北丸雄二さん(ジャーナリスト・作家)

Kitamaru06 ホモフォビア(同性愛恐怖症)に関していえることは昔から同じです。

それは病気です。

フォビアとは病気なのです。
病的な嫌悪感、恐怖心。

いろいろなフォビア(恐怖症)があります。広場恐怖症、閉所恐怖症、高所恐怖症というポピュラーなものから雷光恐怖症、水恐怖症、暗夜恐怖症、あるいは陶磁器類恐怖症、空気恐怖症、言語恐怖症などというわけのわからないもの、はては13という数字が駄目な十三恐怖症(トリスカイデカフォビア)なんていうものさえあります。この場合、治療の対象は「広場」でも「高所」でも「空気」でも「陶磁器」でもましてや「13」という数字でもないのと同じように「同性愛」ではありません。治療の対象は「恐怖症」のほうです。つまりあなたがホモフォビック(同性愛恐怖症的)ならば、治すべきはあなたの嫌いな「ホモ」たちではなく、あなた自身の恐怖・嫌悪という病的反応のほうだということです。

まずは病識を持つことです。自分が病気だと思っていない病人ほどたちの悪いものはありません。あなたが「生理的」に苦手だと思っている「ホモ」たちは、じつは「ホモ」たちが悪いのではなくてあなたの「生理」が異常なのだと自覚することです。

いやいや、そんなに大袈裟なものじゃなくて、ただなんとなく「嫌」なんだ、と思っているだけなら、ああ、そりゃよかった。それは病気ではありません。それはホモフォビアではない。それは思い込みです。あるいはたんなるフリ、そういう格好をしといたほうが無難だ、あるいは、受ける、というふうに思っての仕草に過ぎません。それは専門的な神経症の治療を施さなくともだいじょうぶです。だって、それはたとえば「納豆が嫌い」というのと同じ、「ヘビがだめ」「クモは苦手」「芋虫、食べられない」というのと同じだということでしょう? だれも無理なものを食べろなどとはいいません。触れともいいません。好きになれとは無理強いしない。安心なさい。万が一そういわれても決然とNOといえばよろしいだけの話です。だが、あなたが嫌っても苦手でも叫んでも、ヘビや納豆は厳然と存在する。カエルやナメクジに罪はない。ボクラハミンナ生キテイル。それが世界だ。そういうもんだ。

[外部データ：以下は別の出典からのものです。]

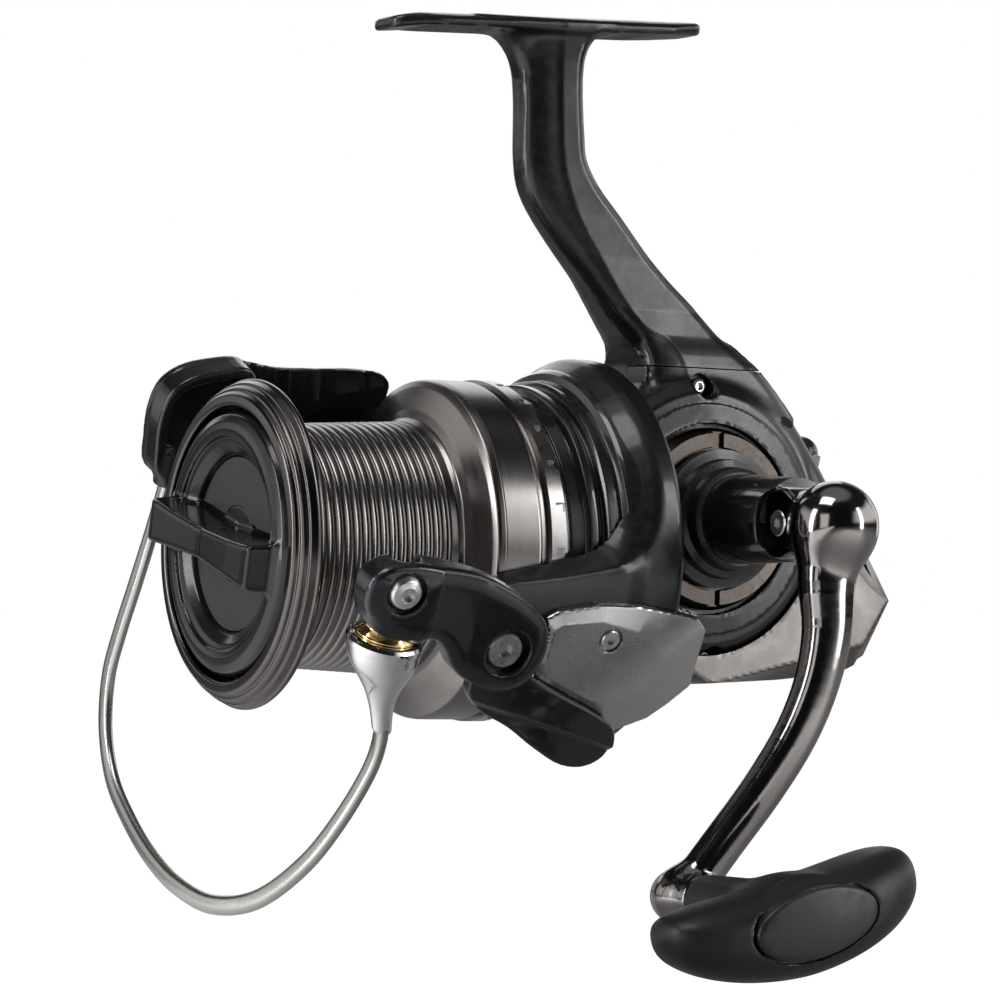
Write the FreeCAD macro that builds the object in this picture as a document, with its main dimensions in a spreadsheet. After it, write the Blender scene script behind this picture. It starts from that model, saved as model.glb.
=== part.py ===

それとも、あなたはそれだけじゃ気が済まなくて、それらすべてを一掃したいと思っているのですか? だからヘビや納豆を見ただけでぎゃーぎゃー騒がしく自分の嫌悪を表明し賛同者を募るのでしょうか? ゴキブリはぜんぶ殺せ。クモは死ね。納豆なんか殺菌しろ。陶磁器は生き埋めだ。民族浄化だ撲滅だ。クリスタルの夜だ。セルビアの悪魔だ。

もし、そんなあなたが、好悪に関しても発達過程にあるせいで自分を納得させるためにもどうしても騒がしい表明をしてしまわざるを得ない小学生ではない場合、そんなあなたはやはり病気です。まあ、少なく見積もっても情操障害か。
さらにもし、そのあなた個人の嫌悪の対象が生きている人間であると認識していてすらも、その嫌悪と憎悪と恐怖とを聞こえよがしに振りまいて憚らないというのであるならば、あなたはやはりもっとしっかりと病識を持ったほうがよい。あるいは少なくとも犯罪の自覚を。

ですから、ホモフォビア(同性愛恐怖症)に関していえることは昔から同じなのです。
それは,病気だ。でないなら、犯罪です。
悪いことはいいません。お治しなさい。一刻も早く。
人間、ひとに危害を加えない努力が肝要なのです。
それがいまの人間社会というものの存在基盤なのですから。
ね。

(筆者注)上記の文章は「病気の人」たちを疎外しようとの意図で書かれたものではありません。むしろ、病者でもないのに「病者を騙る人」たちを炙るための文章であることをご斟酌ください。